Processing Multiple Texts
Like with OpenAI, we can process multiple texts efficiently with concurrent requests:
classical_texts <- c(
"It is a truth universally acknowledged, that a single man in possession of a good fortune, must be in want of a wife.",
"All happy families are alike; each unhappy family is unhappy in its own way.",
"It was the best of times, it was the worst of times."
)
# Build requests for each text
requests <- purrr::map(
classical_texts,
~ant_build_messages_request(
input = .x,
system_prompt = "Classify the sentiment as positive, negative, neutral, or mixed."
)
)
# Send all requests concurrently
responses <- perform_requests_with_strategy(
requests,
concurrent_requests = 3
)
# Extract content from responses
responses |>
purrr::map_chr(~.extract_ant_message_content(.x))Memory-Efficient Batch Processing
The ant_complete_chunks() and
ant_complete_df() functions handle large-scale processing
by:
- Dividing input into chunks (default 5000 texts per chunk)

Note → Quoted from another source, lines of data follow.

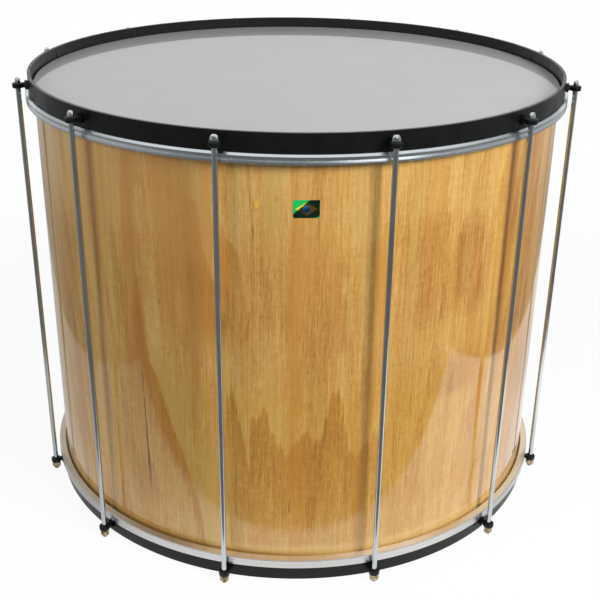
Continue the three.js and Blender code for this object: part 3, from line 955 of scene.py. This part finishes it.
def foil(middleAngle, middleHeight):
    s = newShader("green_foil")
    place = s.place()
    x, y, z = s.axes(place)
    turn = s.maths("ARCTAN2", y, x)
    across = (turn - middleAngle) * (shell["outer"] / mm)
    up = (z - middleHeight) / mm
    speckle = s.noise(place, 1100, 2, 0.6)
    sheen = s.streaks(place, (150, 150, 210), 3)
    # painted highlights: glare on the foil's upper left and lower right, mixed into the green and the
    # lozenge's amber
    glare = s.soft(up / 9.7 - across / 10.5 + (sheen - 0.5) * 0.5, 0.63, 0.86)
    lowGlare = s.soft(across * 0.6 - up + (sheen - 0.5) * 4, 14.6, 16.8)
    green = s.mix(sheen, (0.0004, 0.005, 0.0035), (0.0015, 0.03, 0.016))
    green = s.mix(glare * 0.9 + lowGlare * 0.6, green, (0.012, 0.7, 0.15))
    lozenge = s.falling(abs(across) / 11.6 + abs(up) / 7.4 + (speckle - 0.5) * 0.05, 0.97, 1.03)
    amber = s.mix(s.soft(across - up * 0.3, -4, 5), (0.03, 0.026, 0.008), (0.105, 0.052, 0.006))
    amber = s.mix(glare, amber, (0.8, 0.9, 0.04))
    disc = s.falling(s.reach(across, up), 3.9, 4.25)
    # painted highlight: the disc is paler and more cyan towards its top
    blue = s.mix(s.soft(up - across * 0.3, -1, 4), (0.003, 0.03, 0.1), (0.03, 0.15, 0.26))
    colour = s.mix(lozenge, green, amber)
    colour = s.mix(disc, colour, blue)
    rough = s.soft(speckle, 0.3, 0.7, 0.2, 0.34)
    return s.principled(
        base_color=colour, metallic=0.3, roughness=rough, normal=s.bump(speckle, 0.00002))


def buildLabel():
    sizes = labelSizes
    node = measure("label")
    middle = (node["low"] + node["high"]) / 2
    angle = math.radians(sizes["angle"])
    halfWidth, halfHeight, corner = sizes["width"] / 2, sizes["height"] / 2, sizes["corner"]
    near = shell["outer"] + sizes["lift"]
    far = near + sizes["thickness"]
    columns, rows = sizes["columns"], sizes["rows"]
    verts = []
    for radius in (near, far):
        for j in range(rows + 1):
            up = (2 * j / rows - 1) * halfHeight
            inset = max(0, abs(up) - (halfHeight - corner))
            reach = halfWidth - (corner - math.sqrt(max(0, corner ** 2 - inset ** 2)))
            for i in range(columns + 1):
                a = angle + (2 * i / columns - 1) * reach / radius
                verts.append((radius * math.cos(a), radius * math.sin(a), middle + up))
    stride = columns + 1
    layer = stride * (rows + 1)
    faces = []
    for base in (0, layer):
        for j in range(rows):
            for i in range(columns):
                first = base + j * stride + i
                faces.append((first, first + 1, first + stride + 1, first + stride))
    rim = list(range(stride)) + [stride * j + columns for j in range(1, rows + 1)]
    rim += [rows * stride + i for i in reversed(range(columns))]
    rim += [stride * j for j in reversed(range(1, rows))]
    faces += [(a, b, b + layer, a + layer) for a, b in zip(rim, rim[1:] + rim[:1])]
    mesh = outward(meshFrom("label", verts, faces))
    addPiece("foil_label", mesh, foil(angle, middle), "drum", ["label"], 60)


buildLabel()
print("label built")


# The stage: a pale floor that mirrors as a lit table in a darker room, and that room's wall
stageSizes = {
    "floorHalf": 9, "tableLeft": -0.684, "tableRight": 0.712, "tableFront": -0.421, "tableSlant": 0.029,
    "tableEase": 0.012, "roomRadius": 6, "roomHeight": 4.5, "roomSteps": 24, "roomStart": -222,
    "roomTurn": 264, "frontLight": 0.165, "nearSide": 0.18, "farSide": 0.34, "wallSide": 0.5,
    "boxTurn": 34, "boxSide": (math.radians(12), math.radians(18)), "boxLow": (2, 2.6), "boxHigh": (3.9, 4.4),
    "boxLight": 2,
}


def addStage(name, verts, faces, material):
    mesh = meshFrom(name, verts, faces)
    mesh.materials.append(material)
    thing = added(name, mesh)
    return thing


def surroundings(s, x, y, side):
    # the light that shiny pieces see beyond the table: little from the front, more from the sides
    away = abs(s.maths("ARCTAN2", x, 0 - y))
    behind = s.soft(away, math.radians(106), math.radians(130), 0, 0.1)
    return s.soft(away, math.radians(30), math.radians(85), stageSizes["frontLight"], side) + behind


def floorMaterial():
    sizes = stageSizes
    s = newShader("pale_floor")
    x, y, z = s.axes(s.place())
    ease = sizes["tableEase"]
    left, right, front = ((sizes[edge] - ease, sizes[edge] + ease)
                          for edge in ("tableLeft", "tableRight", "tableFront"))
    table = s.between(x, left, right) * s.soft(y + x * sizes["tableSlant"], *front)
    path = s.node("ShaderNodeLightPath", {}, {}, "Is Camera Ray")
    seen = path.math("MAXIMUM", path.other("Is Transmission Ray"))
    pale = table.math("MAXIMUM", seen)
    dark = s.mix(s.soft(abs(x), 0.8, 1.6), (0.1, 0.095, 0.09), (0.36, 0.35, 0.34))
    reach = s.reach(x, y)
    colour = s.mix(pale, dark, s.soft(reach, 0.4, 0.75, 0.85, 0.45))
    colour = s.mix(seen, colour, (0.86, 0.86, 0.86))
    inputs = {"Base Color": colour, "Roughness": 1, "Specular IOR Level": 0}
    diffuse = s.node("ShaderNodeBsdfPrincipled", {}, inputs)
    # the table is brightest on its right, and the glossy wood shows that
    level = s.soft(x, -0.48, -0.1, 0.5, 0.97) * s.soft(x, 0, 0.2, 1, 1.1)
    corner = s.soft(x, 0.2, 0.45) * s.soft(reach, 0.42, 0.52) * s.soft(y, -0.15, 0.08, 0.27, -0.25)
    level = level * (corner + 1)
    side = s.soft(reach, 1.1, 2, sizes["nearSide"], sizes["farSide"])
    level = s.mix(table, surroundings(s, x, y, side), level)
    glow = s.glow(s.mix(seen, level, (1, 1, 1)))
    share = (seen * s.soft(reach, 0.7, 1.5, 0.93, 1)).math("MAXIMUM", path.other("Is Glossy Ray"))
    return s.finished(s.node("ShaderNodeMixShader", {}, {0: share, 1: diffuse, 2: glow}))


def roomMaterial():
    sizes = stageSizes
    s = newShader("dark_room")
    x, y, z = s.axes(s.place())
    # a soft box in front, to the right and above
    off = abs(s.maths("ARCTAN2", x, 0 - y) - math.radians(sizes["boxTurn"]))
    box = s.falling(off, *sizes["boxSide"]) * s.between(z, sizes["boxLow"], sizes["boxHigh"])
    return s.finished(s.glow(surroundings(s, x, y, sizes["wallSide"]) + box * sizes["boxLight"]))


def buildStage():
    sizes = stageSizes
    far = sizes["floorHalf"]
    corners = [(-far, -far, 0), (far, -far, 0), (far, far, 0), (-far, far, 0)]
    addStage("floor", corners, [(0, 1, 2, 3)], floorMaterial())
    # the wall is seen only in reflections, and is open at the back
    verts = []
    radius, steps = sizes["roomRadius"], sizes["roomSteps"]
    for i in range(steps + 1):
        angle = math.radians(sizes["roomStart"] + sizes["roomTurn"] * i / steps)
        for z in (0, sizes["roomHeight"]):
            verts.append((radius * math.cos(angle), radius * math.sin(angle), z))
    faces = [(2 * i, 2 * i + 2, 2 * i + 3, 2 * i + 1) for i in range(steps)]
    room = addStage("dark_room", verts, faces, roomMaterial())
    for kind in ("camera", "diffuse", "shadow", "transmission"):
        setattr(room, f"visible_{kind}", False)


buildStage()

lightSizes = {
    "key": {"place": (1.3, -1.4, 1.4), "size": 0.7, "power": 50},
    "top": {"place": (-0.2, 0.2, 3), "size": 2.2, "power": 10},
    "fill": {"place": (-2.2, -1.9, 1.7), "size": 1.4, "power": 38},
}
lightAim = Vector((0, 0, 0.3))
worldLight = 0.25


def buildLights():
    for name, sizes in lightSizes.items():
        lamp = bpy.data.lights.new(name, "AREA")
        lamp.shape = "SQUARE"
        lamp.size = sizes["size"]
        lamp.energy = sizes["power"]
        thing = added(name, lamp)
        thing.location = sizes["place"]
        thing.visible_glossy = False
        aim = lightAim - Vector(sizes["place"])
        thing.rotation_euler = aim.to_track_quat("-Z", "Y").to_euler()
    s = Shader(bpy.context.scene.world or bpy.data.worlds.new("world"), "ShaderNodeOutputWorld")
    bpy.context.scene.world = s.owner
    path = s.node("ShaderNodeLightPath", {}, {}, "Is Camera Ray")
    seen = path.math("MAXIMUM", path.other("Is Glossy Ray"))
    seen = seen.math("MAXIMUM", path.other("Is Transmission Ray"))
    lit, white = (s.node("ShaderNodeBackground", {}, {"Color": (1, 1, 1), "Strength": strength})
                  for strength in (worldLight, 1))
    s.finished(s.node("ShaderNodeMixShader", {}, {0: seen, 1: lit, 2: white}))


buildLights()
print("stage and lights built")


# The camera stands where the photograph was taken from
cameraSizes = {
    "place": (-0.035441, -1.327312, 0.830255), "lens": 61.91, "sensor": 36, "near": 0.05, "far": 60,
    "right": (0.999569, -0.026955, 0.011627), "up": (0.000726, 0.418646, 0.908149),
    "forward": (0.029347, 0.907749, -0.418486),
}


def buildCamera():
    sizes = cameraSizes
    data = bpy.data.cameras.new("camera")
    data.sensor_width = sizes["sensor"]
    data.sensor_fit = "HORIZONTAL"
    data.lens = sizes["lens"]
    data.clip_start = sizes["near"]
    data.clip_end = sizes["far"]
    camera = added("camera", data)
    columns = (Vector(sizes["right"]), Vector(sizes["up"]), -Vector(sizes["forward"]))
    turn = Matrix(columns).transposed().to_4x4()
    camera.matrix_world = Matrix.Translation(sizes["place"]) @ turn
    bpy.context.scene.camera = camera


buildCamera()
bpy.context.scene.view_settings.view_transform = "Standard"
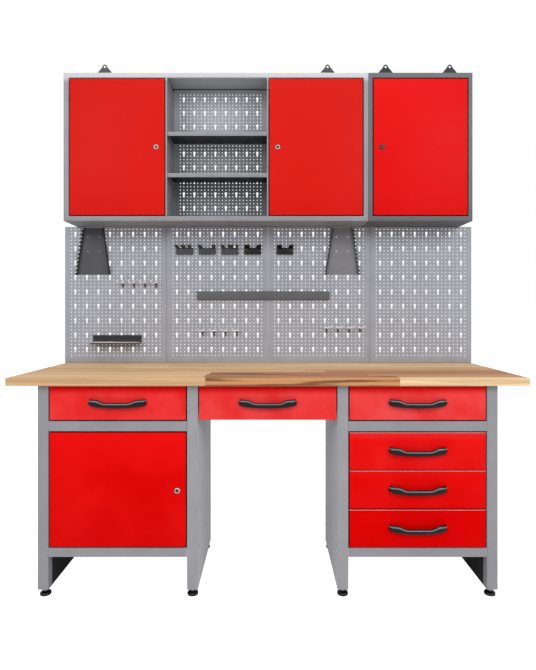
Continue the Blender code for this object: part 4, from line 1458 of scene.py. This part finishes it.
# %% Small holders and hooks
PANEL_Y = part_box("tool_panel_1")[0].y
PLATE_HALF = 0.0412
PLATE_Z = (1.3825, 1.4165)
PLATE_OUT = 0.010
PLATE_BACK = 0.0003
PLATE_FOLD = 0.002
FINGER_ROOT = (0.001, 0.004)  # behind the plate's face, and below its top
FINGER_SHEET = 0.0025
FINGER_REACH = 0.030
FINGER_RISE = 0.011
FINGER_NECK = 0.85  # the share of its reach where a finger's cut corners start
FINGER_CUT = 0.003
# Each holder: where it is, and its fingers as (middle at the plate, middle at the tip, half width).
SMALL_HOLDERS = {
    "1": (-0.410, [(-0.032, -0.037, 0.0085), (-0.004, -0.005, 0.0100), (0.026, 0.027, 0.0090)]),
    "2": (-0.299, [(-0.031, -0.034, 0.0100), (0.031, 0.034, 0.0100)]),
    "3": (-0.187, [(-0.032, -0.035, 0.0085), (0.004, 0.004, 0.0140), (0.034, 0.036, 0.0070)]),
    "4": (-0.076, [(-0.026, -0.027, 0.0140), (0.028, 0.032, 0.0120)]),
    "5": (0.0825, [(-0.026, -0.028, 0.0130), (0.028, 0.031, 0.0110)]),
}


def make_small_holder(word):
    x, fingers = SMALL_HOLDERS[word]
    low_z, high_z = PLATE_Z
    front = PANEL_Y - PLATE_OUT
    plate_high = (x + PLATE_HALF, PANEL_Y - PLATE_BACK, high_z)
    body = pan((x - PLATE_HALF, front, low_z), plate_high, (0, 1, 0), PLATE_FOLD)
    finish = BLACK_PLASTIC if word in "45" else DARK_COAT
    piece(f"small_holder_{word}_plate", facing(body, FRONTWARD), finish, sheet=HOLDER_SHEET)
    root = Vector((x, front + FINGER_ROOT[0], high_z - FINGER_ROOT[1]))
    tip = Vector((x, front - FINGER_REACH, high_z + FINGER_RISE))

    def at(across, along):
        return root.lerp(tip, along) + Vector((across, 0, 0))

    for count, (near, far, half) in enumerate(fingers):
        tip_half = half - FINGER_CUT
        corners = [(near - half, 0), (near + half, 0), (far + half, FINGER_NECK), (far + tip_half, 1)]
        corners += [(far - tip_half, 1), (far - half, FINGER_NECK)]
        bm = facing(filled([corners], at), (0, 0, 1))
        piece(f"small_holder_{word}_finger_{count + 1}", bm, finish, sheet=FINGER_SHEET)


HOOK_WIRE = 0.0031
HOOK_ROWS = [(-0.714, 0.0545, 1.2440, -1), (-0.3210, 0.0555, 1.0080, -1), (0.2860, 0.0550, 1.0220, 1)]
HOOKS_IN_ROW = 4
HOOK_HALF = 0.0135
HOOK_BACK = 0.006  # from the wire's middle to the panel
HOOK_ARM = (0.003, -0.028, 0.001)  # from the bar to the bend, with the lean first
HOOK_TIP = (0.003, -0.004, 0.010)  # from the bend to the tip
HOOK_BEND = 0.0045
FOOT_HALF = 0.0036
FOOT_Y = (0.0010, 0.0045)
FOOT_Z = (-0.023, 0.003)
FOOT_BEVEL = 0.0010


def make_hook(count, x, z, lean):
    """lean says to which side the two tips bend."""
    y = PANEL_Y - HOOK_BACK
    halves = []
    for side in (-1, 1):
        base = Vector((x + side * HOOK_HALF, y, z))
        bend = base + Vector((lean * HOOK_ARM[0], *HOOK_ARM[1:]))
        tip = bend + Vector((lean * HOOK_TIP[0], *HOOK_TIP[1:]))
        halves.append([Vector((x, y, z)), base, bend, tip])
    whole = list(reversed(halves[0])) + halves[1][1:]
    wire(f"hook_{count}_wire", whole, HOOK_WIRE, ZINC_PAINTED_REFLECTION, HOOK_BEND)
    foot_low = (x - FOOT_HALF, y + FOOT_Y[0], z + FOOT_Z[0])
    foot_high = (x + FOOT_HALF, y + FOOT_Y[1], z + FOOT_Z[1])
    piece(f"hook_{count}_foot", bevelled(cube(foot_low, foot_high), FOOT_BEVEL, 2), DARK_COAT)


for word in SMALL_HOLDERS:
    make_small_holder(word)
for row, (first_x, pitch, z, lean) in enumerate(HOOK_ROWS):
    for place in range(HOOKS_IN_ROW):
        make_hook(row * HOOKS_IN_ROW + place + 1, first_x + place * pitch, z, lean)
print("small holders:", len(SMALL_HOLDERS), "hooks:", len(HOOK_ROWS) * HOOKS_IN_ROW)

# %% [markdown]
# The floor is plain and pale. The camera sees it glow, so that it stays white everywhere, even round the feet
# and far from the lamps. For the object the same floor doesn't glow, or it would light up the underside of
# the pedestals, which lies in deep shade.

# %% Floor
FLOOR_GLOW = 0.94
FLOOR_SIZE = 9


def make_floor():
    material = bpy.data.materials.new("studio_floor")
    material.use_nodes = True
    tree = material.node_tree
    tree.nodes.clear()
    seen = put(tree, "ShaderNodeLightPath")
    pale = put(tree, "ShaderNodeBsdfPrincipled", {"Base Color": (0.9, 0.9, 0.9, 1), "Roughness": 0.8})
    pale.inputs["Emission Color"].default_value = (1, 1, 1, 1)
    pale.inputs["Emission Strength"].default_value = FLOOR_GLOW
    dull = put(tree, "ShaderNodeBsdfDiffuse", {"Color": (0.85, 0.85, 0.85, 1)})
    share = seen.outputs["Is Camera Ray"]
    mixed = put(tree, "ShaderNodeMixShader", {0: share, 1: dull.outputs[0], 2: pale.outputs[0]})
    put(tree, "ShaderNodeOutputMaterial", {"Surface": mixed.outputs[0]})
    bm = bmesh.new()
    bmesh.ops.create_grid(bm, x_segments=4, y_segments=4, size=FLOOR_SIZE)
    mesh = bpy.data.meshes.new("floor")
    bm.to_mesh(mesh)
    bm.free()
    mesh.materials.append(material)
    floor = bpy.data.objects.new("floor", mesh)
    bpy.context.scene.collection.objects.link(floor)


make_floor()
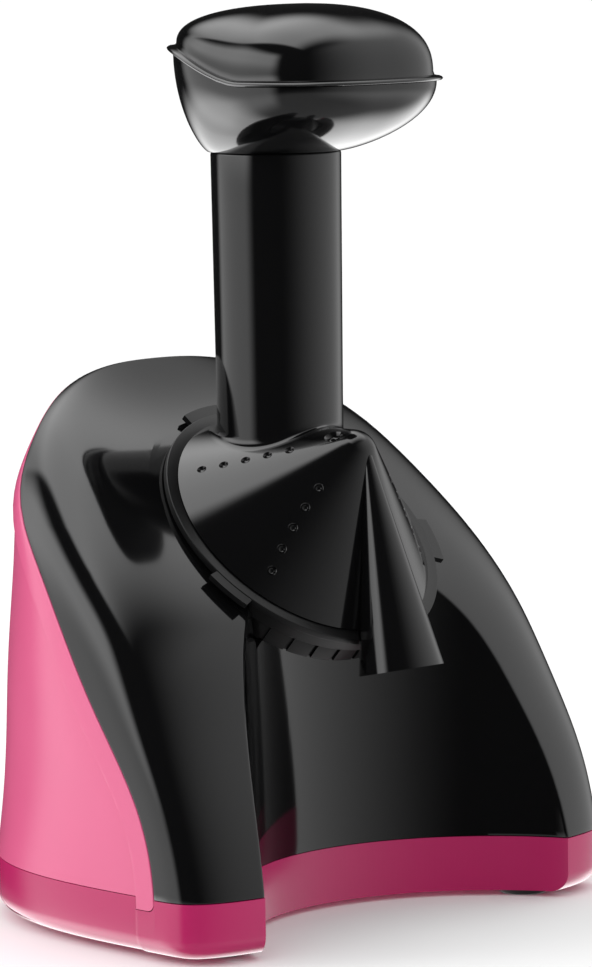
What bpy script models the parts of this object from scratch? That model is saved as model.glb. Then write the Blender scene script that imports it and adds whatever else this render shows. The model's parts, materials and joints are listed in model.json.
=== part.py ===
"""Countertop ice cream maker: frozen fruit goes down the feed tube onto a spinning cone cutter.

Metres, +Z up, front towards -Y. Everything is laid out around the feed tube's vertical axis; the empty
"ice_cream_maker" then moves the whole model so that the origin is under the middle of its box.
The "drive_axis" frame has its origin in the middle of the cutter cone's base and its Z axis along the
tilted cone axis, pointing up and forward, and its Y axis up the cone's base.
"""

from math import atan, atan2, cos, pi, radians, sin, sqrt

import bmesh
import bpy
from mathutils import Matrix, Vector

# Clearances and walls
FAR = 0.3                # longer than the whole model, for cutting tools
GAP = 0.0003             # between pieces that touch
RUN = 0.0004             # around a piece that turns or slides
WALL = 0.0025            # shells
SCREW_R = 0.0015
SCREW_HEAD_R = 0.003
SCREW_HEAD_T = 0.002

# Body: plan and side outline, about the feed tube's axis
HALF_WIDTH = 0.1212      # half width at the widest place
ARCH_POWER = 4.55        # roundness of the arch seen from the front
ARCH_ROOT = 0.403
BACK_Y = 0.122
TOP_Z = 0.226
APEX_Y = 0.077           # where the front face, the parting line and the back meet at the top
FRONT_Y = -0.0815        # front of the face at the plinth
SPLIT_Z = 0.0255         # top of the plinth
PANEL_STEP = 0.0015      # how far the side panel sits below the rim band
BAND = 0.0105            # width of the rim band along the parting line
BAND_DROP = 0.0045       # how far the band reaches down into the plinth
NOTCH_IN = 0.020         # how far in from the side the plinth makes room for the band's end
FACE_POWER = 3.74        # roundness of the front face in plan
SIDE_POWER = 4.57        # roundness of the sides in plan at the bottom; 1 at the top
SIDE_FADE = 0.42
FACE = [(0.0, -0.0845), (0.026, -0.0813), (0.058, -0.0725), (0.090, -0.0592), (0.122, -0.0429),
        (0.152, -0.018), (0.180, 0.010), (0.205, 0.040), (0.226, 0.077)]
PARTING = [(0.0, -0.049), (0.025, -0.0493), (0.060, -0.0406), (0.100, -0.0132), (0.150, 0.0239),
           (0.180, 0.0485), (0.205, 0.0602), (0.226, 0.077)]
PARTING_STEPS = 14

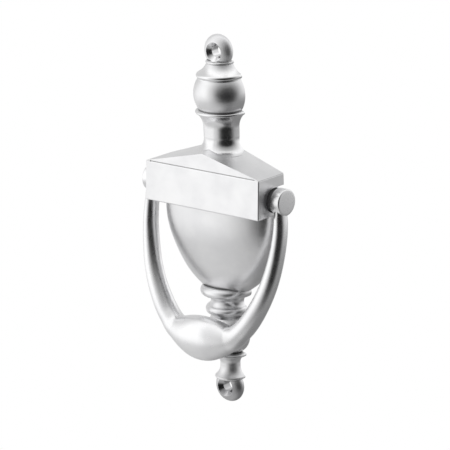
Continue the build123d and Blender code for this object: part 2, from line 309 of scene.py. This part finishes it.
def floor_material():
    """Pale paint that brightens to the white of the backdrop towards the rim."""
    material = bpy.data.materials.new("floor")
    material.use_nodes = True
    t = Tree(material.node_tree)
    place = t.node("TexCoord").outputs["Object"]
    flat = t.stretched(place, (1.0, 1.0, 0.0))
    distance = t.math("SQRT", t.dot(flat, flat))
    shader = t.nodes["Principled BSDF"]
    t.put(shader.inputs["Base Color"], FLOOR_COLOR)
    shader.inputs["Roughness"].default_value = FLOOR_ROUGHNESS
    white = t.node("Emission", Color=WHITE, Strength=1.0)
    away = t.ramp(distance, FLOOR_PLAIN_R, FLOOR_WHITE_R)
    blend = t.node("MixShader")
    for socket, value in zip(blend.inputs, (away, shader.outputs[0], white.outputs[0])):
        t.put(socket, value)
    t.put(t.nodes["Material Output"].inputs["Surface"], blend.outputs[0])
    return material


def floor():
    """A round pale floor. The metal reflects the lower part of the room instead of it."""
    mesh = bpy.data.meshes.new("floor")
    rim = [direction(360 * i / FLOOR_SIDES, 0) * FLOOR_RADIUS for i in range(FLOOR_SIDES)]
    corners = [(v.x, v.y, -FLOOR_DROP) for v in rim]
    mesh.from_pydata(corners, [], [list(range(FLOOR_SIDES))[::-1]])
    mesh.materials.append(floor_material())
    plate = bpy.data.objects.new("floor", mesh)
    plate.visible_glossy = False
    bpy.context.scene.collection.objects.link(plate)


# ---- materials ----
def new_material(name):
    material = bpy.data.materials.new(name)
    material.use_nodes = True
    t = Tree(material.node_tree)
    place = t.node("TexCoord").outputs["Object"]
    return material, t, t.nodes["Principled BSDF"], place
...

- Processing each chunk with concurrent requests
- Writing results to parquet files immediately
- Tracking metadata including the full schema structure
This approach minimises memory usage and prevents data loss if processing is interrupted.
Key advantage: Anthropic’s metadata includes the complete schema definition (not just a boolean flag), making it easy to reproduce results and debug issues.